His more recent transgression? Missing a couple free throws.

The Grizzlies forward missed a pair from the line in yesterday’s season-opening win over the Pelicans, and Memphis fans booed him:

Later, Parsons drew a three-shot foul, and Marc Gasol tried to rally the crowd behind Parsons:

Plenty of fans cheered, but as Parsons went 1-for-3, others still booed.

Parsons, via Geoff Calkins of The Commercial Appeal:

“I’ll just go into every game with the mentality that it’s a road game, if that’s how it’s going to be,” he said.

Finally, Parsons stuck up for himself, saying, “They can boo me, they can sarcastically cheer me, they can do whatever they want. … It’s tasteless , man, it makes no sense. We’re athletes, we’re human beings. I don’t know them personally, so, it’s just a little strange to me, but that’s sports.”

If Parsons didn’t understand Mavericks fans booing him after he left Dallas, he sure isn’t going to understand Grizzlies fans booing him while he’s still in Memphis.
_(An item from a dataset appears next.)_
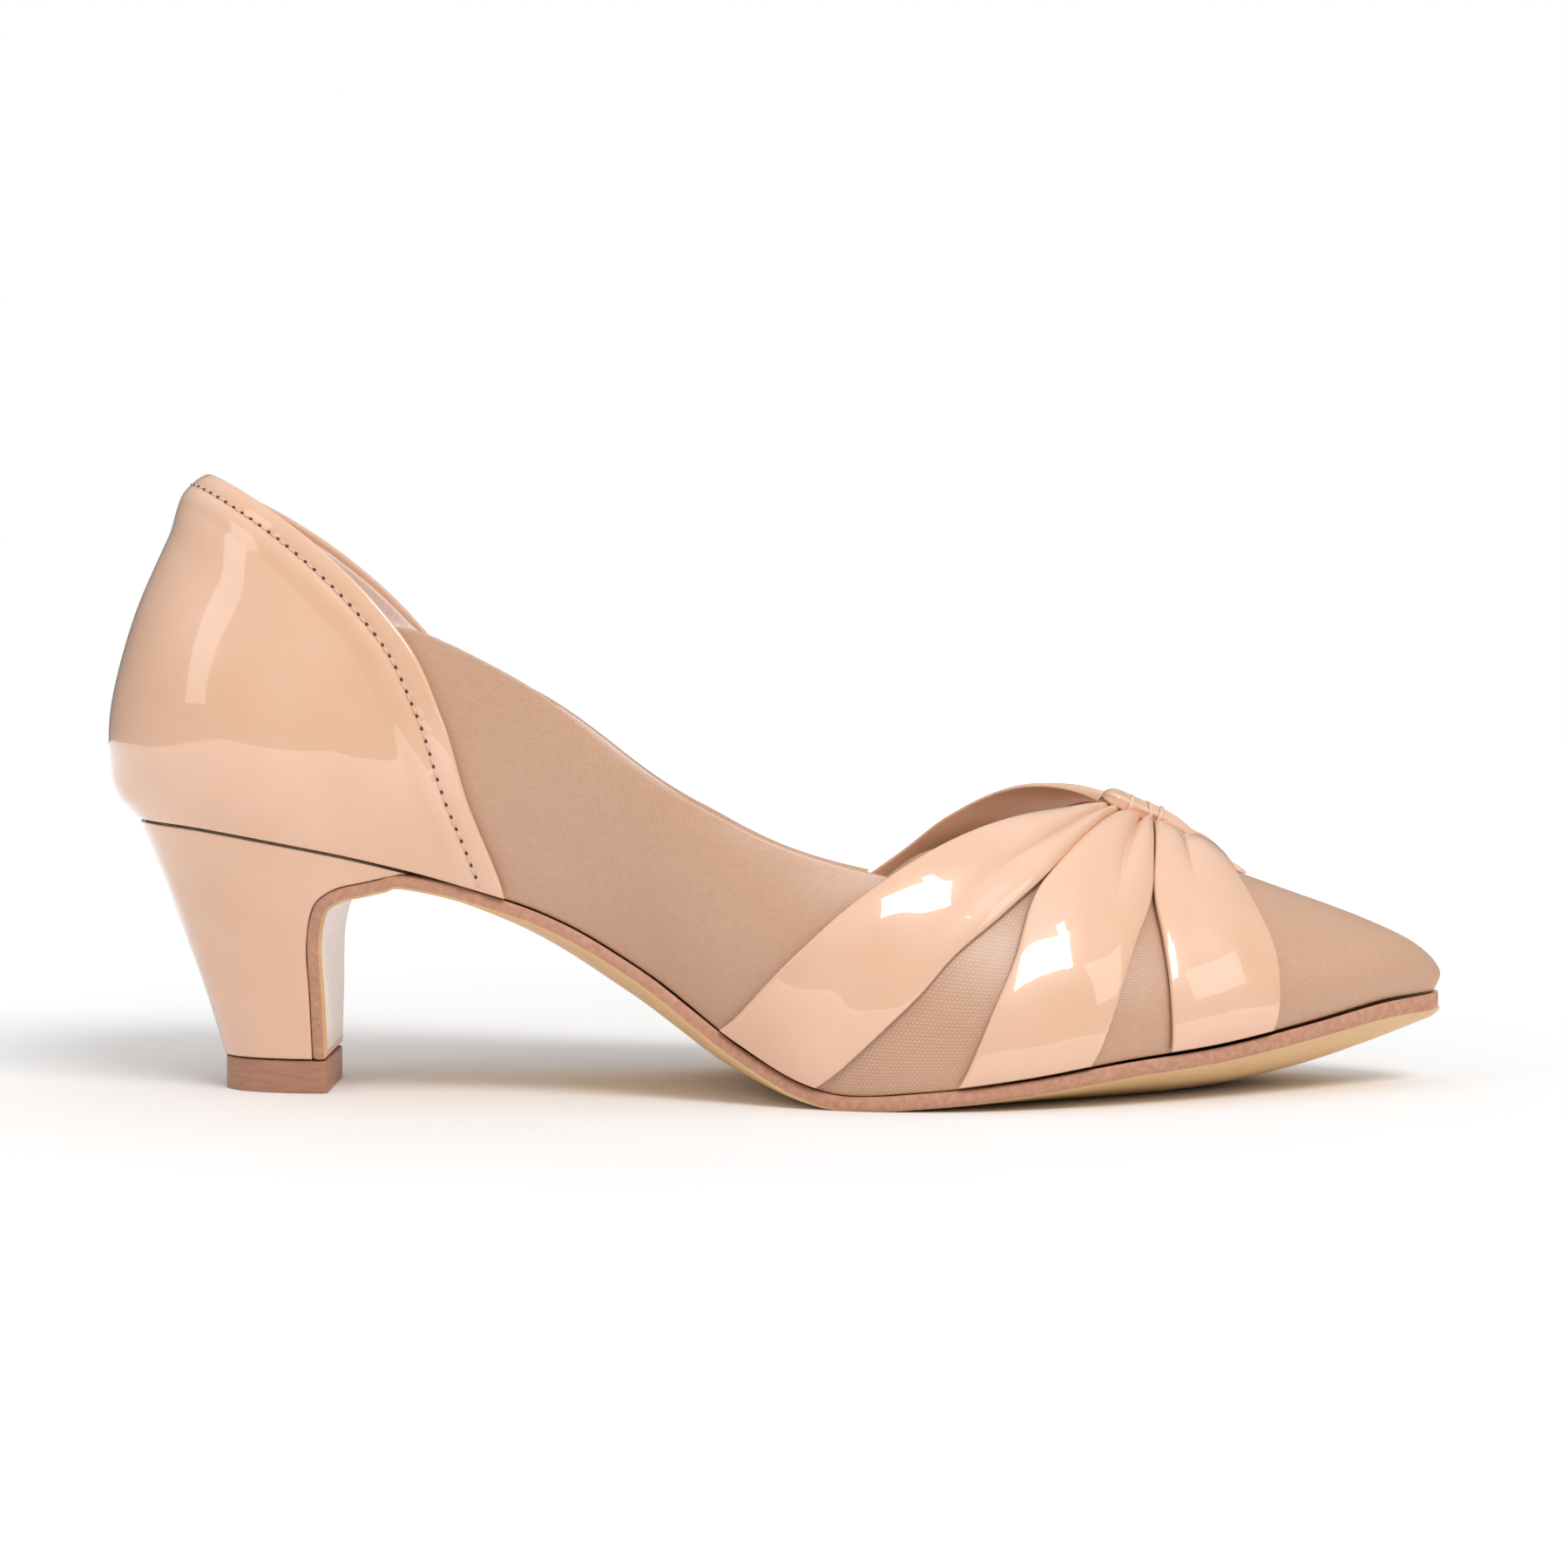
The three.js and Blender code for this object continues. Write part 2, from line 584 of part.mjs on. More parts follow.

Fans largely see Parsons as a character in the drama that is the Grizzlies – something removed from their everyday reality. Of course, Parsons is taking it personally. He’s a person, and it’s his everyday reality.

It’s unclear what portion of Memphis fans booed him. Grizzlies fans probably aren’t excited about cheering him right now, but many did – as a direct response to the boos. Even if they would’ve preferred no reaction a vacuum, those cheering fans didn’t want the boo birds speaking for them.

Parsons ought to remember those supportive fans before painting the entire home crowd as the enemy, or else he’ll turn everyone against him. None of this is fair to Parsons, who has surely been frustrated with his injuries, but he can control how he reacts to the fans.